I’ve personally experience issues involving a flapper before and all that is required is:
- Unlink attached chain of old flapper from trip lever
- Remove the old flapper by unhooking the two arms that attach to the overflow tube
- Attach new flapper to the studs on the overflow tube and securely place over drain.
- Attach chain link to trip lever.
At this point, you should be all set. Give it a flush just to make sure.
A couple things to keep in mind:
- Make sure you measure the approximate length of the previous chain. Will make your life easier when making sure the flapper will flush properly
- Many of the newer flappers are plastic and can cause some issues on older toilets. If you’re looking for a better seal then this rubber flapper might be better for you.
Once you get everything attached and sealed, turn the water back on to your toilet and give it a flush. You should be good to go!
Tank ball Issue
Tank balls (see the picture left) are an older mechanism of flushing but many are still in use around the world. Most of the time when a breakdown happens here, it’s simply due to the age of the tank ball where that be the lift rod, the threading where the rod and ball meet, or in the trip lever.
If your toilet is running because of this, you’ll likely need to replace the entire tank ball when a breakdown occurs:
- Turn off your toilet’s water supply and flush tank water.
- Simply disassemble the existing tank ball, or what’s left of it, and remove the parts which will expose the drain underneath.
- Scrub off any gunk around the drain that could prevent a clean seal.
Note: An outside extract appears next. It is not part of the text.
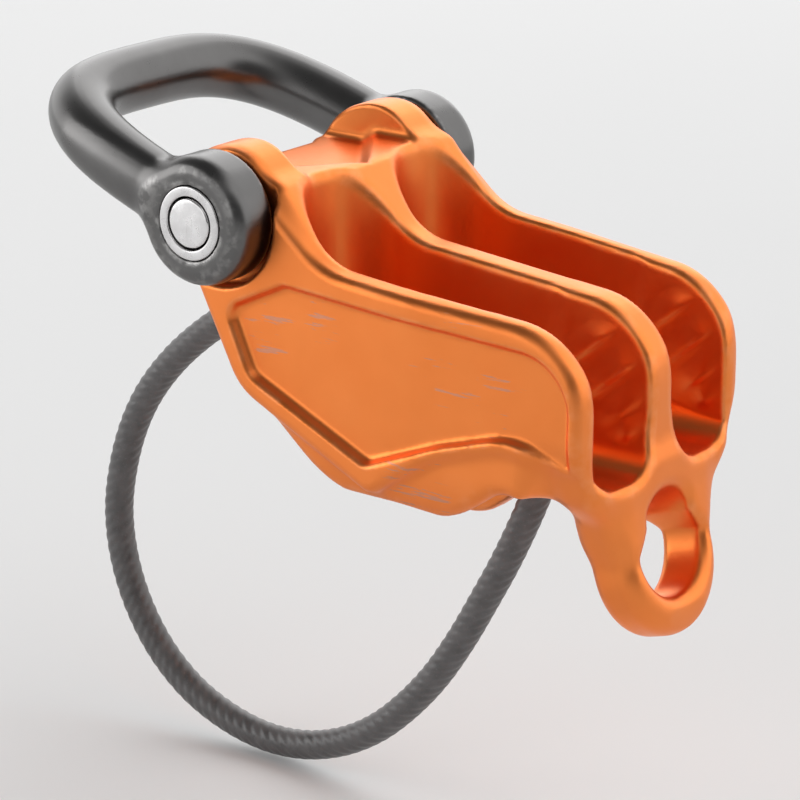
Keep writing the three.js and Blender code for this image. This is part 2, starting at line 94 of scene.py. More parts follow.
LUG_INNER_Y = 15.9
LUG_OUTER_Y = 21.9
SCALLOP_CLEARANCE = 0.7
BOW_REACH = 26.9
BOW_BAR = 7.5
BOW_SQUARENESS = 3.3
BOW_TILT = math.radians(19)
PIN_RADIUS = 2.75
PIN_DEPTH_IN_EAR = 4.8
BUSH_INNER_RADIUS = 3.0
BUSH_OUTER_RADIUS = 4.1
EYE_LEAN = math.radians(16.5)
EYE_CENTRE_X = 45.6
EYE_CENTRE_Z = -31.2
EYE_HOLE_WIDTH = 11.6
EYE_HOLE_TOP_WIDTH = 8.2
EYE_HOLE_LOW = -7.1
EYE_HOLE_HIGH = 1.0
EYE_SCOOP_SLOPE = 0.7
EYE_RIM = 2.6
EYE_BOTTOM_RIM = 4.2
EYE_DEPTH = 6.2
CABLE_DIAMETER = 3.4
FERRULE_RADIUS = 1.95
BOSS_RADIUS = 3.4
BOSS_AIM = (33.5, -22.5)
BOSS_TOP = (33.5, -19.5)
ABOVE = 30

LOOP_POINTS = (
    (-2.4, -11.2), (-6.2, -13.5), (-11.0, -16.6), (-16.2, -20.3), (-20.8, -24.4), (-24.7, -29.1),
    (-27.4, -34.0), (-29.2, -39.5), (-30.0, -45.2), (-29.3, -51.0), (-27.2, -56.5), (-23.7, -61.5),
    (-18.9, -65.4), (-13.2, -67.8), (-7.2, -68.8), (-1.4, -68.3), (4.2, -66.4), (9.3, -63.3),
    (13.8, -59.2), (17.7, -54.6), (21.2, -49.3), (24.2, -44.0), (26.8, -39.2), (29.2, -34.2),
    (31.0, -30.0), (31.9, -27.8),
)


def in_row_frame(points):
    """Millimetres about the pivot axis to metres in the row frame."""
    return np.asarray(points, dtype=np.float64) * MM + PIVOT


# ---------------------------------------------------------------- camera
CAMERA_TARGET = (12.164, 0, -22.954)
CAMERA_DISTANCE = 408.94
CAMERA_LENS = 164.43


def make_camera():
    azimuth, elevation, roll = math.radians(36.952), math.radians(17.809), math.radians(0.424)
    target = in_row_frame(CAMERA_TARGET)
    distance = CAMERA_DISTANCE * MM
    back = Vector((math.sin(azimuth) * math.cos(elevation), -math.cos(azimuth) * math.cos(elevation),
                   math.sin(elevation)))
    data = bpy.data.cameras.new("camera")
    data.sensor_width = 36
    data.lens = CAMERA_LENS
    data.clip_start, data.clip_end = 0.01, 20
    camera = bpy.data.objects.new("camera", data)
    turn = (-back).to_track_quat("-Z", "Y").to_matrix() @ Matrix.Rotation(roll, 3, "Z")
    camera.matrix_world = Matrix.Translation(Vector(target) + back * distance) @ turn.to_4x4()
    bpy.context.scene.collection.objects.link(camera)
    bpy.context.scene.camera = camera


# ---------------------------------------------------------------- mesh helpers
def add_mesh(name, points, faces):
    mesh = bpy.data.meshes.new(name)
    mesh.from_pydata([tuple(p) for p in points], [], [tuple(int(i) for i in f) for f in faces])
    mesh.validate()
    mesh.update()
    mesh.polygons.foreach_set("use_smooth", [True] * len(mesh.polygons))
    piece = bpy.data.objects.new(name, mesh)
    bpy.context.scene.collection.objects.link(piece)
    return piece


def ring_faces(rings, sides, closed_along=False):
    """Quads between successive rings of points."""
    i, j = np.meshgrid(np.arange(rings if closed_along else rings - 1), np.arange(sides), indexing="ij")
    here, after = i * sides, ((i + 1) % rings) * sides
    beside = (j + 1) % sides
    return np.stack([here + j, here + beside, after + beside, after + j], axis=-1).reshape(-1, 4)


# ---------------------------------------------------------------- outlines
def rounded_outline(corners, arc_step=math.radians(5)):
    """Corners are (u, v, radius). Each is replaced by an arc that touches both its sides."""
    points = []
    for i, (u, v, *rest) in enumerate(corners):
        radius = rest[0] if rest else 0
        corner = np.array((u, v), dtype=float)
        if radius == 0:
            points.append(corner)
            continue
        before = np.array(corners[i - 1][:2]) - corner
        after = np.array(corners[(i + 1) % len(corners)][:2]) - corner
        near, far = np.linalg.norm(before), np.linalg.norm(after)
        to_before, to_after = before / near, after / far
        half = math.acos(np.clip(to_before @ to_after, -1, 1)) / 2
        reach = min(radius / math.tan(half), near * 0.49, far * 0.49)
        arc_radius = reach * math.tan(half)
        bisector = (to_before + to_after) / np.linalg.norm(to_before + to_after)
        centre = corner + bisector * arc_radius / math.sin(half)
        arm = corner + to_before * reach - centre
        turn = to_before[0] * to_after[1] - to_before[1] * to_after[0]
        sweep = -(math.pi - 2 * half) * math.copysign(1, turn)
        steps = max(1, round(abs(sweep) / arc_step))
        for k in range(steps + 1):
            c, s = math.cos(sweep * k / steps), math.sin(sweep * k / steps)
            points.append(centre + (arm[0] * c - arm[1] * s, arm[0] * s + arm[1] * c))
    return np.array(points)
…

- Place the ball portion over the drain prior to connecting the lift rod.
- Run lift rod through the rod guide and screw into the top of the tank ball.
- Attach to trip lever.
Once you’ve attached everything, turn on your toilets water to fill the tank and give it a flush. Good as new!
Plastic Float Ball Issue
The plastic float ball can definitely cause some confusion if your toilet is running at will. The purpose the plastic float ball is to simply close off the ball cock when the water hits a certain height. This stops water from flowing into the tank and completing the flush.
The usual issue in relation to a running toilet is that the plastic float ball is not rising high enough to close that ball cock. This means your float ball is either screwed on too much or there is a bend in the float arm. Typically you can solve these issues without any fix at all.
However, as with many of these old toilets lying around, you might need a complete replacement due to being old.
Our recommendation in a scenario like this is to just replace the entire float ball system with a cost-effective kit, much like you see to the right. While this looks complicated, it will take you no time at all to complete this repair. Our suggestion would be to find a great tutorial video like this one from HomeownerSeries.
Here, our tutorial instructor goes into some great depth while also keeping things straight forward enough for the newbies to get. When it comes to semi-complicated installs, you want to make sure everything gets lined up properly.
But at the end of the day, it takes only a beginner-handyman to complete this repair. It’s also the kind of fix that is as rewarding as it is challenging to complete.
If you are fortunate enough you don’t need a replacement, you can buy plastic float balls and float arms or other parts a la carte. Sometimes a solution can be as easy as replacing your old ball so that the water pushes it to the close threshold.
Remember not to over-complicate things. KISS (Keep It Simple Stupid).
If your toilet is running beyond these basic solutions, you may want to bring in a professional. That being said, learning how to fix a running toilet is a skill most will need as a homeowner and even as a renter. The last thing you want is a non-functioning toilet!